Federal judges in Rhode Island and Massachusetts ruled in two cases against the USDA to prevent the withholding of SNAP contingency funding, saying the Federal government is required to sustain benefits as the Federal shutdown continues.
Governor Mills released the following statement:
"I welcome and applaud these decisions by the Courts and thank Attorney General Aaron Frey for his efforts on behalf of our state. As has been clear, the USDA can and should distribute contingency funds authorized by Congress to avoid the disastrous harm that stopping SNAP benefits would create for Maine families, children, and seniors. Withholding this contingency funding was a wrong and callous decision by the USDA to begin with. I strongly urge the President and USDA to comply with these rulings and immediately release SNAP emergency funds to ensure thousands of Maine people -- and millions more across the country -- don't go hungry in November."

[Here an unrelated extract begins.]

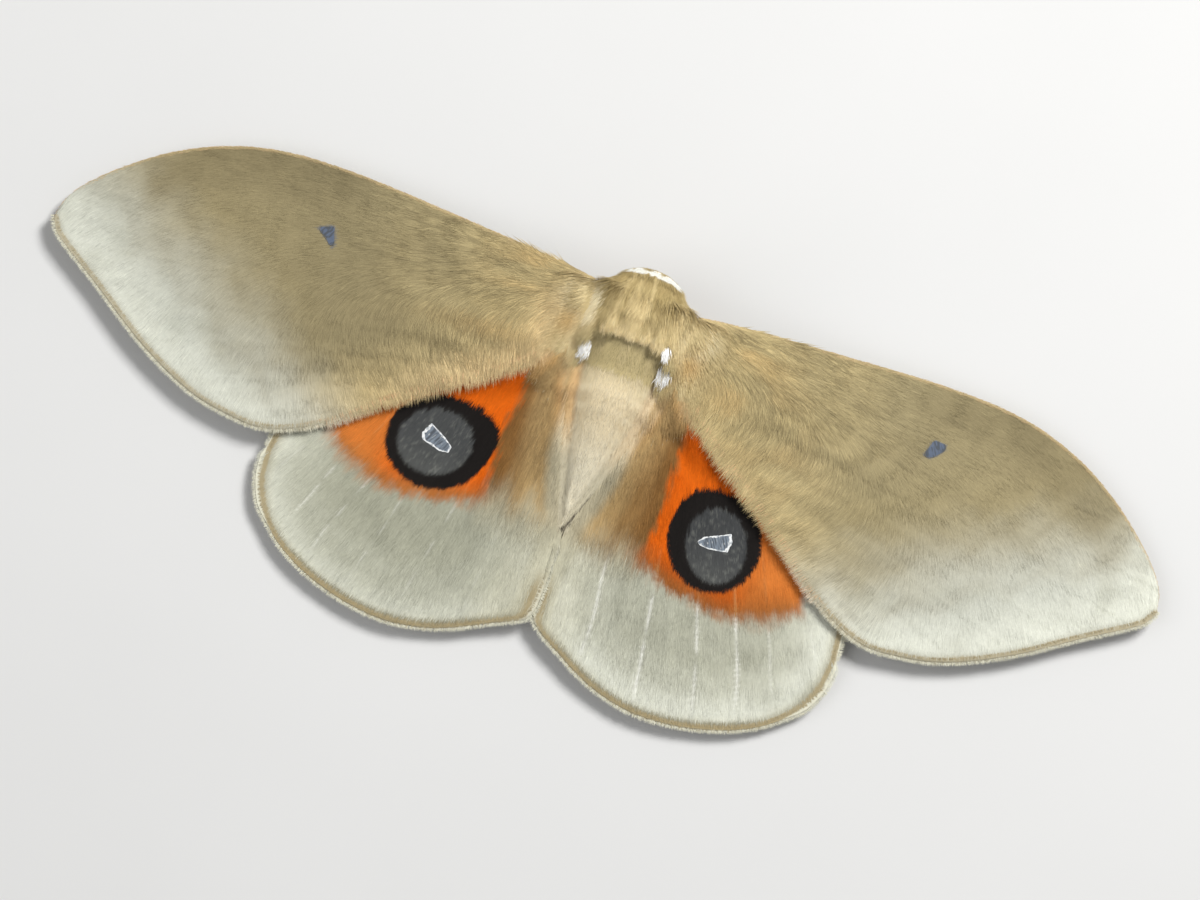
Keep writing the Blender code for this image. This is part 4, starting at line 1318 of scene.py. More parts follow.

On October 10, the USDA informed states that benefits through the Supplemental Nutrition Assistance Program, or SNAP, will not be distributed in November due to the Federal shutdown [ [link removed] ]. On October 24, the USDA issued a memo claiming [ [link removed] ] it could not legally use SNAP contingency funds to cover regular benefits.
Each month, some $29 million in Federal funding for SNAP is provided to 170,000 Maine people, with the average family of four receiving $572. Nearly 12.5 percent of the state's population rely on SNAP, with several counties -- Androscoggin, Aroostook, Washington, Piscataquis, and Somerset -- approaching or surpassing 20 percent of their populations. Nearly 75 percent of Maine's SNAP households include at least one working adult, more than half include a person with a disability, 43 percent include an older adult, and over one-third include children.
On Wednesday, Governor Mills announced that she is taking action to deliver $1.25 million [ [link removed] ] to Good Shepherd Food Bank, Maine's Area Agencies on Aging, and other anti-hunger programs in Maine as the Federal shutdown continues, in partnership with the John T. Gorman Foundation.
In a letter to the President this week [ [link removed] ], Governor Mills and 20 other governors detailed the impact of ending these benefits on people across the nation and urged him to direct the Department to release SNAP contingency funds immediately.